# start of Rows

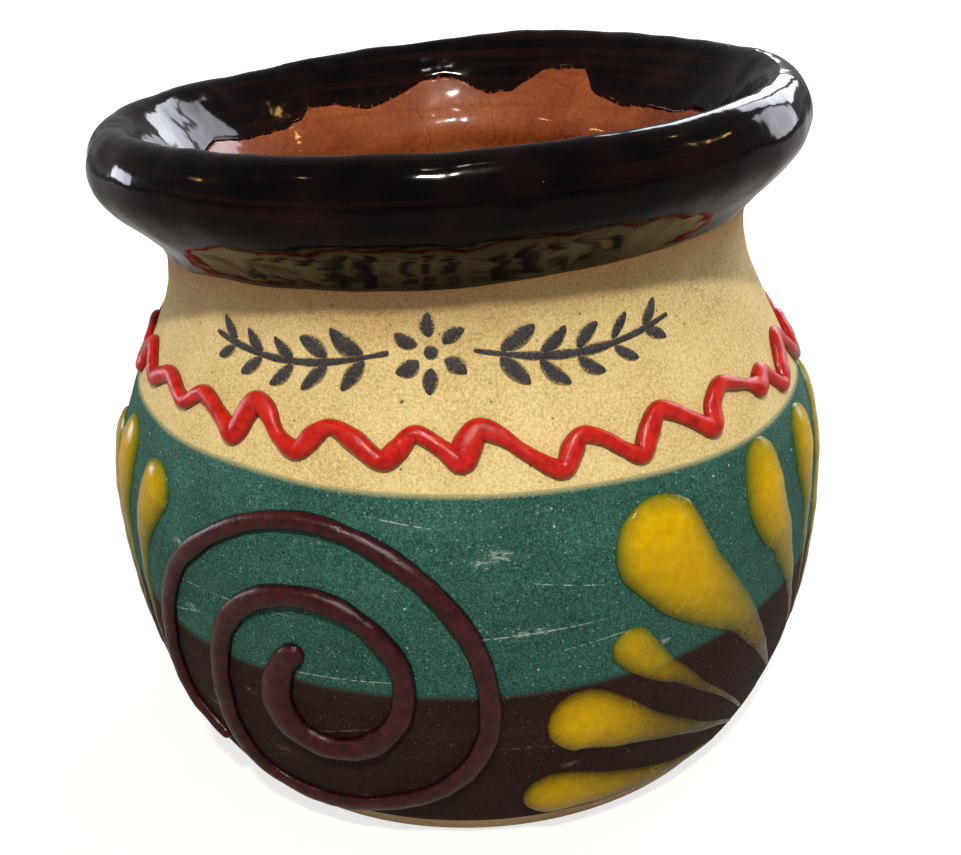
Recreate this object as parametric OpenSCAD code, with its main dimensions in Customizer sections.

# end of Rows
# start of Rows

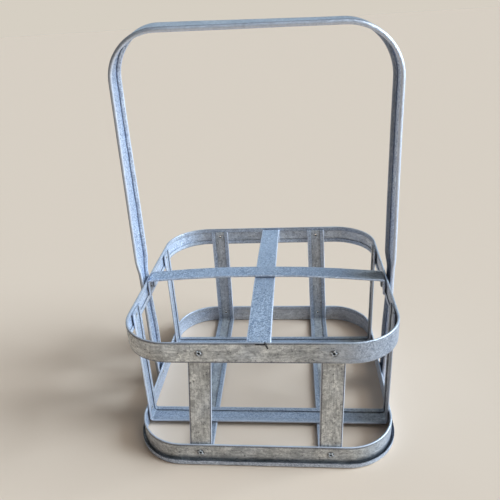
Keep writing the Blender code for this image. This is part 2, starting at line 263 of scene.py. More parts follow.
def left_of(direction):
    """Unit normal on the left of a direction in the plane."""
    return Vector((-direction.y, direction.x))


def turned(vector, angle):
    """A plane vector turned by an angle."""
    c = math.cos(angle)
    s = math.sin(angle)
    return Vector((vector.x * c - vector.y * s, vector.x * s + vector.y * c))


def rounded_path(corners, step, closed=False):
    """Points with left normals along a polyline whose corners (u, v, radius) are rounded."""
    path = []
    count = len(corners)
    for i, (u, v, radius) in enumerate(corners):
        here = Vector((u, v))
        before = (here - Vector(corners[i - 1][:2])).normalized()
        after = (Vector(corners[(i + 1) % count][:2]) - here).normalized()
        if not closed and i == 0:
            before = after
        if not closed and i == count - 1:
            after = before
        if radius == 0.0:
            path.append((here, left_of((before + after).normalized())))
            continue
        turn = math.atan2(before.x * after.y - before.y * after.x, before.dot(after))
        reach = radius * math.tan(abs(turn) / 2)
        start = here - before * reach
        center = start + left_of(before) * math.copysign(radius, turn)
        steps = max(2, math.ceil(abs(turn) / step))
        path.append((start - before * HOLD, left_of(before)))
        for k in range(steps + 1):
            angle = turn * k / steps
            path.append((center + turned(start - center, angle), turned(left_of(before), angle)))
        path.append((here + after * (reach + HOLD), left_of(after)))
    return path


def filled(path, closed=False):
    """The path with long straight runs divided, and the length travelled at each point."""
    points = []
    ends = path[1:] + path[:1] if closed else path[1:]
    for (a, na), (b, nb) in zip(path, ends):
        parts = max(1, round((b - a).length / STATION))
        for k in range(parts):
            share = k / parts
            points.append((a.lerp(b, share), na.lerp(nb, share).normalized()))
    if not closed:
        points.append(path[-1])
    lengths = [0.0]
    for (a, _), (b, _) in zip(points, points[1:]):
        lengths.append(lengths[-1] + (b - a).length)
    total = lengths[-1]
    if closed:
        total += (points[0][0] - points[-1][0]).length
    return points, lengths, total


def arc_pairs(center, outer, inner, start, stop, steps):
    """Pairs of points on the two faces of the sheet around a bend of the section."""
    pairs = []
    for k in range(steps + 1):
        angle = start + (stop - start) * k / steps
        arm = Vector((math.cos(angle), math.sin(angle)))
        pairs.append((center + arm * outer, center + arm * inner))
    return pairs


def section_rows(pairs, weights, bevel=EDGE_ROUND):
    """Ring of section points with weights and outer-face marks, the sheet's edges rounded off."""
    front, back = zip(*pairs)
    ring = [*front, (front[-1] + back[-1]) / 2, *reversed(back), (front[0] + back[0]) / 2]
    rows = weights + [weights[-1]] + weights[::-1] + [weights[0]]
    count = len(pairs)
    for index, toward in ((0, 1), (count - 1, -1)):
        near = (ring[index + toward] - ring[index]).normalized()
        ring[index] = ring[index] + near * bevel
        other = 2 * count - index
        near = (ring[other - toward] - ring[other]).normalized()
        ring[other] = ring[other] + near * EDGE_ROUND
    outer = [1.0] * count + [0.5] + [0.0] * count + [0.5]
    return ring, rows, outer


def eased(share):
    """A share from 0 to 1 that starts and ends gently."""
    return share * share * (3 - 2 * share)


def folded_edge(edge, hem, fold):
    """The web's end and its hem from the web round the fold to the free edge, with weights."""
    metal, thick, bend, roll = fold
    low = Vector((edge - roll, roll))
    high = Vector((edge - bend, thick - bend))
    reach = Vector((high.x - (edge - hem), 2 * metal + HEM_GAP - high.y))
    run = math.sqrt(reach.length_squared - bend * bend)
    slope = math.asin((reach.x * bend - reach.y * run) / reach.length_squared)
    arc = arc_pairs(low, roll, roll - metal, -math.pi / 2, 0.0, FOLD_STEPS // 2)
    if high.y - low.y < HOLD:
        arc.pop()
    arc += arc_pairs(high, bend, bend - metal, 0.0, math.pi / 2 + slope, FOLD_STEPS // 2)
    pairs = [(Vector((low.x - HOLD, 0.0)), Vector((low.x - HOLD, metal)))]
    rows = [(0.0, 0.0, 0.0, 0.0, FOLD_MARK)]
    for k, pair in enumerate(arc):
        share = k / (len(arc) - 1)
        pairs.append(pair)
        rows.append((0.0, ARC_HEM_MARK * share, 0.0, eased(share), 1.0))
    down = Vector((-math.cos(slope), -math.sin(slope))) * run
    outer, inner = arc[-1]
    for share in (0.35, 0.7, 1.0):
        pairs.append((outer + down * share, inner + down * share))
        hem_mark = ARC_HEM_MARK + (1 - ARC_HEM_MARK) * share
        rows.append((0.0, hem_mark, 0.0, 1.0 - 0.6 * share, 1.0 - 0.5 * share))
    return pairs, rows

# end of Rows

▸ **Task objective**:
In the entries above, count each line holding "with" and report the total and nothing more.

▸ **Exercise output**:
5